La tristesse de Carilé défait un premier joint avec l’histoire de sa famille. Ses parents, par une lettre, lui annoncent la vente de leur élevage. Dans sa maison d’enfance, les vaches ont donc disparu, les paysages ont été détruits et cet univers a été rendu méconnaissable. Le deuxième niveau est débloqué avec les attentats du 13 novembre, qu’elle a vécus calfeutrée dans une théâtre parisien. Elle s’envole ensuite pour le Sri Lanka dans le cadre d’un documentaire. Sur place, elle prend conscience de l’horreur des massacres, entend les témoignages concrets de celles et ceux qui ont survécu et fait preuve d’une naïveté confondante dans ses réactions. À peine rentrée à Paris, le troisième stade de la tristesse est débloqué et la chiâle explose en un feu d’artifice de larmes.
La linéarité de ce résumé n’existe pas dans la bande dessinée. Parce que Claire Braud est une grande autrice, elle sait construire ses récits. La frise du temps se voit ainsi malmenée, multipliant les courbes et les nœuds pour arrivée à des arabesques envoûtantes.
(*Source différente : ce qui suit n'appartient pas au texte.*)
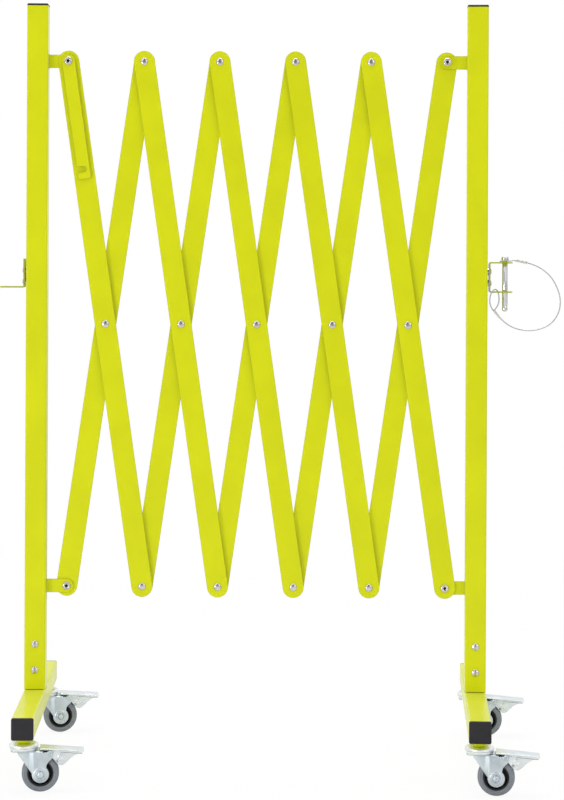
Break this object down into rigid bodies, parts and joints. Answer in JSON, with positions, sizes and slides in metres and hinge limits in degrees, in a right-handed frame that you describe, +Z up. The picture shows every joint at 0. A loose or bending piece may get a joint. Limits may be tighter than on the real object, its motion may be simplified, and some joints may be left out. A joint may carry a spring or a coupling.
{
  "type": "expandable safety barrier",
  "caption": "Wheeled folding barrier: two square posts on braked castor feet joined by a scissor lattice of flat bars, with a latch strap, a hook plate and a pinned coupling.",
  "frame": {"origin": "on the floor, under the middle of the bounding box of everything but the wire lanyard", "axes": "+X from the left post to the right post, +Y to the rear, +Z up"},
  "size_m": [0.8049, 0.4032, 1.081],
  "materials": {
    "yellow_paint": "gloss",
    "black_plastic": "satin",
    "shoe_plastic": "satin",
    "grey_tyre": "matte",
    "zinc_plate": "satin",
    "bright_steel": "polished",
    "wire_rope": "satin"
  },
  "bodies": {
    "left end": {"left_post": "yellow_paint", "left_foot": "yellow_paint", "left_end_caps": "black_plastic", "left_fasteners": "bright_steel", "hook_bracket": "yellow_paint", "top_pivot_screw": "bright_steel", "left_castor_heads": "zinc_plate"},
    "right end": {"right_post": "yellow_paint", "right_foot": "yellow_paint", "right_end_caps": "black_plastic", "right_fasteners": "bright_steel", "coupling_bracket": "yellow_paint", "catch_screw": "bright_steel", "right_castor_heads": "zinc_plate", "lanyard_cable": "wire_rope", "lanyard_ferrules": "bright_steel"},
    "latch": {"latch_strap": "yellow_paint"},
    "lock pin": {"lock_pin": "bright_steel"},
    "left slider": {"left_slider_lug": "yellow_paint", "left_slider_shoe": "shoe_plastic", "left_slider_screw": "bright_steel"},
    "right slider": {"right_slider_lug": "yellow_paint", "right_slider_shoe": "shoe_plastic", "right_slider_screw": "bright_steel"},
    "front bar 1": {"front_bar_1": "yellow_paint", "front_bar_1_rivets": "bright_steel"},
    "rear bar 1": {"rear_bar_1": "yellow_paint"},
    "front bar 2": {"front_bar_2": "yellow_paint", "front_bar_2_rivets": "bright_steel"},
    "rear bar 2": {"rear_bar_2": "yellow_paint"},
    "front bar 3": {"front_bar_3": "yellow_paint", "front_bar_3_rivets": "bright_steel"},
    "rear bar 3": {"rear_bar_3": "yellow_paint"},
    "front bar 4": {"front_bar_4": "yellow_paint", "front_bar_4_rivets": "bright_steel"},
    "rear bar 4": {"rear_bar_4": "yellow_paint"},
    "front bar 5": {"front_bar_5": "yellow_paint", "front_bar_5_rivets": "bright_steel"},
    "rear bar 5": {"rear_bar_5": "yellow_paint"},
    "left front fork": {"left_front_castor_fork": "zinc_plate", "left_front_castor_pins": "zinc_plate"},
    "left front wheel": {"left_front_castor_core": "black_plastic", "left_front_castor_tyre": "grey_tyre"},
    "left front pedal": {"left_front_castor_pedal": "zinc_plate"},
    "left rear fork": {"left_rear_castor_fork": "zinc_plate", "left_rear_castor_pins": "zinc_plate"},
    "left rear wheel": {"left_rear_castor_core": "black_plastic", "left_rear_castor_tyre": "grey_tyre"},
    "left rear pedal": {"left_rear_castor_pedal": "zinc_plate"},
    "right front fork": {"right_front_castor_fork": "zinc_plate", "right_front_castor_pins": "zinc_plate"},
    "right front wheel": {"right_front_castor_core": "black_plastic", "right_front_castor_tyre": "grey_tyre"},
    "right front pedal": {"right_front_castor_pedal": "zinc_plate"},
    "right rear fork": {"right_rear_castor_fork": "zinc_plate", "right_rear_castor_pins": "zinc_plate"},
    "right rear wheel": {"right_rear_castor_core": "black_plastic", "right_rear_castor_tyre": "grey_tyre"},
    "right rear pedal": {"right_rear_castor_pedal": "zinc_plate"}
  },
  "joints": [
    {"name": "lattice fold", "type": "hinge", "parent": "left end", "child": "front bar 1", "pos_m": [-0.28771, -0.00121, 0.99946], "axis": [0, -1, 0], "range_deg": [-5.84, 27.8]},
    {"name": "middle rivet 1", "type": "hinge", "parent": "front bar 1", "child": "rear bar 1", "pos_m": [-0.23367, -0.00121, 0.62443], "axis": [0, 1, 0], "range_deg": [-11.68, 55.6]},
    {"name": "top rivet 1", "type": "hinge", "parent": "rear bar 1", "child": "front bar 2", "pos_m": [-0.17963, -0.00121, 0.99946], "axis": [0, -1, 0], "range_deg": [-11.68, 55.6]},
    {"name": "middle rivet 2", "type": "hinge", "parent": "front bar 2", "child": "rear bar 2", "pos_m": [-0.12558, -0.00121, 0.62443], "axis": [0, 1, 0], "range_deg": [-11.68, 55.6]},
    {"name": "top rivet 2", "type": "hinge", "parent": "rear bar 2", "child": "front bar 3", "pos_m": [-0.07154, -0.00121, 0.99946], "axis": [0, -1, 0], "range_deg": [-11.68, 55.6]},
    {"name": "middle rivet 3", "type": "hinge", "parent": "front bar 3", "child": "rear bar 3", "pos_m": [-0.0175, -0.00121, 0.62443], "axis": [0, 1, 0], "range_deg": [-11.68, 55.6]},
    {"name": "top rivet 3", "type": "hinge", "parent": "rear bar 3", "child": "front bar 4", "pos_m": [0.03654, -0.00121, 0.99946], "axis": [0, -1, 0], "range_deg": [-11.68, 55.6]},
    {"name": "middle rivet 4", "type": "hinge", "parent": "front bar 4", "child": "rear bar 4", "pos_m": [0.09058, -0.00121, 0.62443], "axis": [0, 1, 0], "range_deg": [-11.68, 55.6]},
    {"name": "top rivet 4", "type": "hinge", "parent": "rear bar 4", "child": "front bar 5", "pos_m": [0.14463, -0.00121, 0.99946], "axis": [0, -1, 0], "range_deg": [-11.68, 55.6]},
    {"name": "middle rivet 5", "type": "hinge", "parent": "front bar 5", "child": "rear bar 5", "pos_m": [0.19867, -0.00121, 0.62443], "axis": [0, 1, 0], "range_deg": [-11.68, 55.6]},
    {"name": "right post pivot", "type": "hinge", "parent": "rear bar 5", "child": "right end", "pos_m": [0.25271, -0.00121, 0.99946], "axis": [0, -1, 0], "range_deg": [-5.84, 27.8]},
    {"name": "left slider pivot", "type": "hinge", "parent": "rear bar 1", "child": "left slider", "pos_m": [-0.28771, -0.00121, 0.2494], "axis": [0, -1, 0], "range_deg": [-5.84, 27.8]},
    {"name": "right slider pivot", "type": "hinge", "parent": "front bar 5", "child": "right slider", "pos_m": [0.25271, -0.00121, 0.2494], "axis": [0, 1, 0], "range_deg": [-5.84, 27.8]},
    {"name": "latch swing", "type": "hinge", "parent": "front bar 1", "child": "latch", "pos_m": [-0.28771, -0.00121, 0.99946], "axis": [0, -1, 0], "range_deg": [-5, 120]},
    {"name": "lock pin lift", "type": "slide", "parent": "right end", "child": "lock pin", "axis": [0, 0, 1], "range_m": [0, 0.075]},
    {"name": "left front swivel", "type": "hinge", "parent": "left end", "child": "left front fork", "pos_m": [-0.32438, -0.17605, 0.073], "axis": [0, 0, 1], "continuous": true},
    {"name": "left front wheel spin", "type": "hinge", "parent": "left front fork", "child": "left front wheel", "pos_m": [-0.30214, -0.17336, 0.025], "axis": [-0.1201, 0.9928, 0], "continuous": true},
    {"name": "left front brake", "type": "hinge", "parent": "left front fork", "child": "left front pedal", "pos_m": [-0.28963, -0.17185, 0.0524], "axis": [0.1201, -0.9928, 0], "range_deg": [0, 7]},
    {"name": "left rear swivel", "type": "hinge", "parent": "left end", "child": "left rear fork", "pos_m": [-0.33904, 0.17364, 0.073], "axis": [0, 0, 1], "continuous": true},
    {"name": "left rear wheel spin", "type": "hinge", "parent": "left rear fork", "child": "left rear wheel", "pos_m": [-0.31704, 0.17788, 0.025], "axis": [-0.1891, 0.982, 0], "continuous": true},
    {"name": "left rear brake", "type": "hinge", "parent": "left rear fork", "child": "left rear pedal", "pos_m": [-0.30467, 0.18026, 0.0524], "axis": [0.1891, -0.982, 0], "range_deg": [0, 7]},
    {"name": "right front swivel", "type": "hinge", "parent": "right end", "child": "right front fork", "pos_m": [0.28877, -0.17603, 0.073], "axis": [0, 0, 1], "continuous": true},
    {"name": "right front wheel spin", "type": "hinge", "parent": "right front fork", "child": "right front wheel", "pos_m": [0.31108, -0.17802, 0.025], "axis": [0.0889, 0.996, 0], "continuous": true},
    {"name": "right front brake", "type": "hinge", "parent": "right front fork", "child": "right front pedal", "pos_m": [0.32364, -0.17914, 0.0524], "axis": [-0.0889, -0.996, 0], "range_deg": [0, 7]},
    {"name": "right rear swivel", "type": "hinge", "parent": "right end", "child": "right rear fork", "pos_m": [0.30465, 0.17361, 0.073], "axis": [0, 0, 1], "continuous": true},
    {"name": "right rear wheel spin", "type": "hinge", "parent": "right rear fork", "child": "right rear wheel", "pos_m": [0.32698, 0.17182, 0.025], "axis": [0.0802, 0.9968, 0], "continuous": true},
    {"name": "right rear brake", "type": "hinge", "parent": "right rear fork", "child": "right rear pedal", "pos_m": [0.33954, 0.17081, 0.0524], "axis": [-0.0802, -0.9968, 0], "range_deg": [0, 7]}
  ],
  "couplings": [
    {"joint": "middle rivet 1", "follows": "lattice fold", "ratio": 2},
    {"joint": "top rivet 1", "follows": "lattice fold", "ratio": 2},
    {"joint": "middle rivet 2", "follows": "lattice fold", "ratio": 2},
    {"joint": "top rivet 2", "follows": "lattice fold", "ratio": 2},
    {"joint": "middle rivet 3", "follows": "lattice fold", "ratio": 2},
    {"joint": "top rivet 3", "follows": "lattice fold", "ratio": 2},
    {"joint": "middle rivet 4", "follows": "lattice fold", "ratio": 2},
    {"joint": "top rivet 4", "follows": "lattice fold", "ratio": 2},
    {"joint": "middle rivet 5", "follows": "lattice fold", "ratio": 2},
    {"joint": "right post pivot", "follows": "lattice fold", "ratio": 1},
    {"joint": "left slider pivot", "follows": "lattice fold", "ratio": 1},
    {"joint": "right slider pivot", "follows": "lattice fold", "ratio": 1}
  ]
}
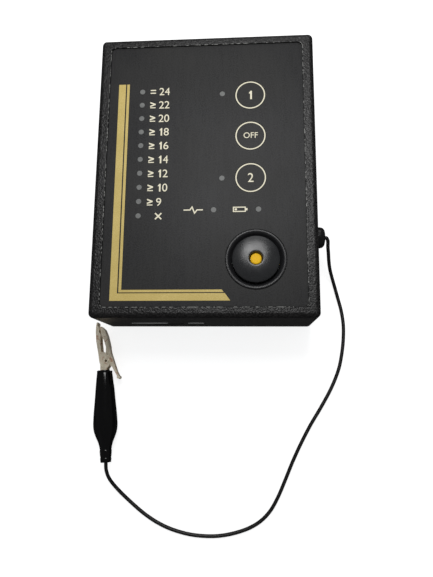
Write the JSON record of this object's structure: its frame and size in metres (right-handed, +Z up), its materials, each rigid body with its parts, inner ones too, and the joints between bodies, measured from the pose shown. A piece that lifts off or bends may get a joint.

Ce parcours sinueux qu’elle nous raconte est un labyrinthe dont la porte de sortie a disparu. Son passé n’est plus, son présent a été souillé par les balles et même l’ailleurs paradisiaque se trouve être un enfer. Ces différents piliers sur lesquels elle pourrait se reposer se trouvent être les mailles d’une broderie du désespoir qui semble se déployer partout où se porte son regard.
Mais le fleuve de tristesse que pourraient remplir les larmes de l’héroïne ressemble plutôt à un volcan dont l’explosion, pour douloureuse qu’elle soit, réussit son effet cathartique. L’eau devient feu sous les coup de plumes de Claire Braud et les pages brûlent de cette humidité constante. L’hyper expressivité de son trait, qui s’affranchit de toutes les règles, donne à son récit un dynamisme flamboyant, une fierté furieuse à cette dépression qui, de toute façon, ne peut plus se cacher. Le jeu cartoonesque des couleurs et l’humour effréné dont fait preuve l’autrice rajoute à ce paradoxe de la chiâle : à la fois d’une tristesse infinie et d’un grotesque assumée. En montrant ses failles avec exubérance, en racontant ses drames et ses doutes avec panache, Claire Braud vient toucher au cœur ses lecteurs. Comme elle, nous avons mille raisons d’avoir la chiâle et comme elle, nous devrions le hurler. Ça veut dire qu’on est encore vivant.